Similarly, DeAnna beams and flashes bleached teeth at us not because she's really anxious to marry Jesse, the professional snowboarder who irritatingly refers to his hometown of Breckenridge, Colo., as "Breck," as if the entire ski town is a good bro of his. DeAnna knows, like we know, that Jesse is caught up in the chase, and the chase makes him think he loves DeAnna even more than he loves "shredding" (and well, huh huh, needless to say, he never thought that was even possible, dude!). DeAnna doesn't sigh deeply and smile coyly because she's dying to marry Jason, the nice, slightly dorky divorced guy who apparently shares custody of his 2-year-old son with his ex-wife, a little fact that the producers seem to be downplaying, lest it squat on our glorious vision of wedding bells and true love that springs eternal, unblemished by pain-in-the-ass co-parenting scenarios. DeAnna knows, like we know, that Jason is caught up in the chase, and the chase makes him think that DeAnna is just as important to him as his adorable son is -- with the added bonus that DeAnna, unlike his son, has nothing whatsoever to do with his ex-wife. Not yet, anyway!

Luckily, since this is "The Bachelorette" and not "The Bachelor," it will actually end with a big, splashy, ill-considered wedding. Why? Because men who have to fight over a woman end up pretty certain that they're madly in love with that woman. And if, in the heat of the chase, at that peak moment of vulnerability, they're asked to get down on one knee with a big diamond ring and propose, they'll happily do so (particularly when the diamond ring is free!), even when they've been warned several times that they might be rejected by their dream girl as all of America looks on.

OK, maybe no one is warning them about that. Maybe they're just reminding us, the viewers at home, about it, as they show us teaser shots of both Jesse and Jason bending down on one knee, ring in hand. Suckers. (I think one of them actually has the ring box open, with the ring clearly displayed, as he's kneeling down. Did DeBeers make him do that?) This is the modern version of the circus freak show: "Which of these men will get his heart smashed to bits before your very eyes?"

Please note, though, that while men who fight for a woman end up demeaning themselves thusly, men who are fought over by a bunch of women end up pretty certain that they should go out there and get laid as much as humanly possible, since chicks seem to dig them so much. This is why "The Bachelor" ends not with a diamond ring, but with a flinchy hug and a pledge to "get to know each other better," the sort of halfhearted exchange that results in a three-month relationship at best, during which the Bachelor pines for all of the hot sluts who approach him in bars and restaurants and beg to service him sexually, preferably in the nearest available restroom stall.

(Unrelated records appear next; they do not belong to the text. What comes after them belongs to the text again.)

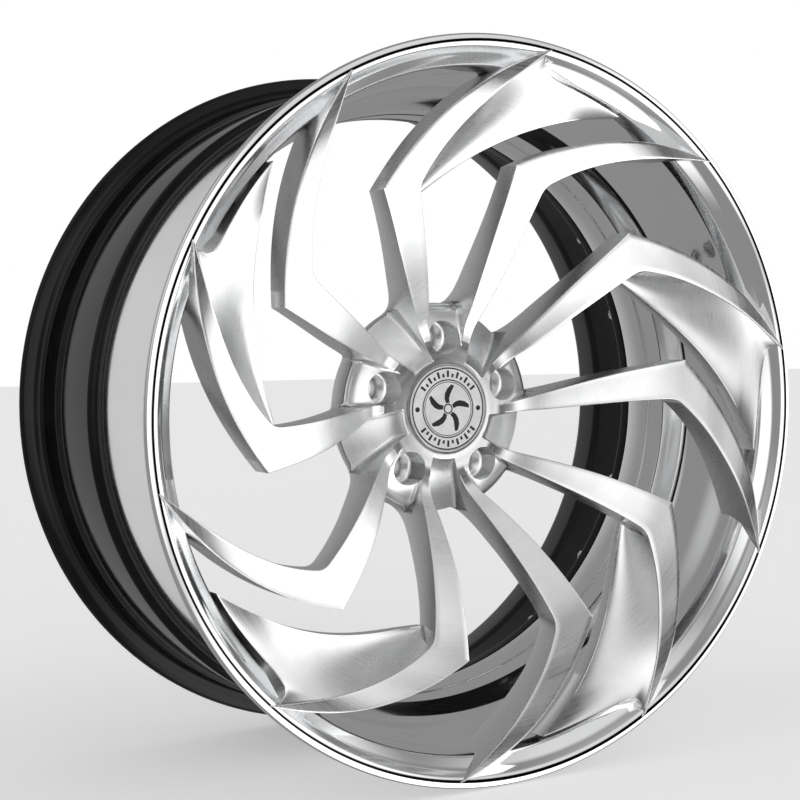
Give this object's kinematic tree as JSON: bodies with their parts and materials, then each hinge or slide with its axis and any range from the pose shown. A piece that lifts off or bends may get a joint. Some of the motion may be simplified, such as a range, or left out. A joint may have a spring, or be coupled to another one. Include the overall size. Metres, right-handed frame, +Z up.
{
  "type": "forged wheel rim",
  "caption": "Multi-piece forged wheel rim: directional twisted spokes and scooped webs on a polished outer half, gloss black inner half, centre cap and valve.",
  "frame": {"origin": "on the spin axis, midway between the frontmost and the rearmost face", "axes": "+Y along the spin axis towards the inboard side, so the street face looks along -Y; +Z up; +X to the right as the street face is seen"},
  "size_m": [0.5986, 0.3048, 0.5986],
  "materials": {
    "centre": "satin",
    "outer_half": "polished",
    "inner_half": "gloss",
    "bolts": "satin",
    "sealant": "satin",
    "cap": "satin",
    "cap_print": "satin",
    "spring_steel": "satin",
    "valve_metal": "polished",
    "valve_brass": "satin",
    "valve_rubber": "matte"
  },
  "bodies": {
    "wheel": {"forged_center": "centre", "outer_rim_half": "outer_half", "inner_rim_half": "inner_half", "joint_seal_bead": "sealant", "assembly_bolt_01": "bolts", "assembly_bolt_02": "bolts", "assembly_bolt_03": "bolts", "assembly_bolt_04": "bolts", "assembly_bolt_05": "bolts", "assembly_bolt_06": "bolts", "assembly_bolt_07": "bolts", "assembly_bolt_08": "bolts", "assembly_bolt_09": "bolts", "assembly_bolt_10": "bolts", "assembly_bolt_11": "bolts", "assembly_bolt_12": "bolts", "assembly_bolt_13": "bolts", "assembly_bolt_14": "bolts", "assembly_bolt_15": "bolts", "assembly_bolt_16": "bolts", "assembly_bolt_17": "bolts", "assembly_bolt_18": "bolts", "assembly_bolt_19": "bolts", "assembly_bolt_20": "bolts", "valve_stem": "valve_metal", "valve_seal": "valve_rubber", "valve_nut": "valve_metal", "valve_core": "valve_brass"},
    "cap": {"center_cap": "cap", "cap_emblem_disc": "cap_print", "cap_spring_ring": "spring_steel"},
    "valve_cap": {"valve_cap": "valve_metal"},
    "valve_pin": {"valve_core_pin": "valve_brass"}
  },
  "joints": [
    {"name": "cap_pull", "type": "slide", "parent": "wheel", "child": "cap", "axis": [0, -1, 0], "range_m": [0, 0.03]},
    {"name": "valve_cap_off", "type": "slide", "parent": "wheel", "child": "valve_cap", "axis": [-0.8969, 0, -0.4423], "range_m": [0, 0.018]},
    {"name": "valve_pin_press", "type": "slide", "parent": "wheel", "child": "valve_pin", "axis": [0.8969, 0, 0.4423], "range_m": [0, 0.0012], "stiffness_N_per_m": 500}
  ]
}
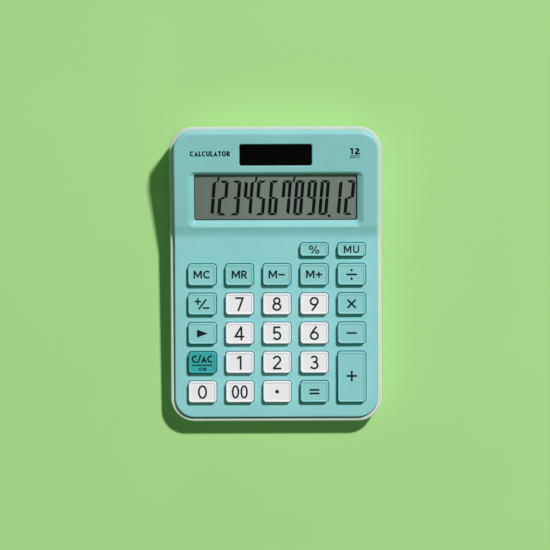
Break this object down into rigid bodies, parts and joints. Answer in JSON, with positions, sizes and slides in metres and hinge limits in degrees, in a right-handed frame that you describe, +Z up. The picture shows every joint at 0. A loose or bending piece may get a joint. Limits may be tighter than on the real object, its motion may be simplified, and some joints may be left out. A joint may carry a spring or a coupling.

So whether DeAnna spends the balance of her days with "Breck," bored out of her skull (since, not surprisingly, Jesse's best bud of a town turns out to have the sparkling personality of a slightly drunk ski bum after a day of shredding), or spends the balance of her days bickering with Jason's ex-wife about how to raise their 2-year-old (who, not surprisingly, says less cute stuff and throws himself facedown onto the floor far more often when the cameras aren't rolling), it hardly matters. Either way, DeAnna will be trapped, just as trapped as the rest of us!

Hurray for true love! Hurray for "The Bachelorette"! Hurray for America!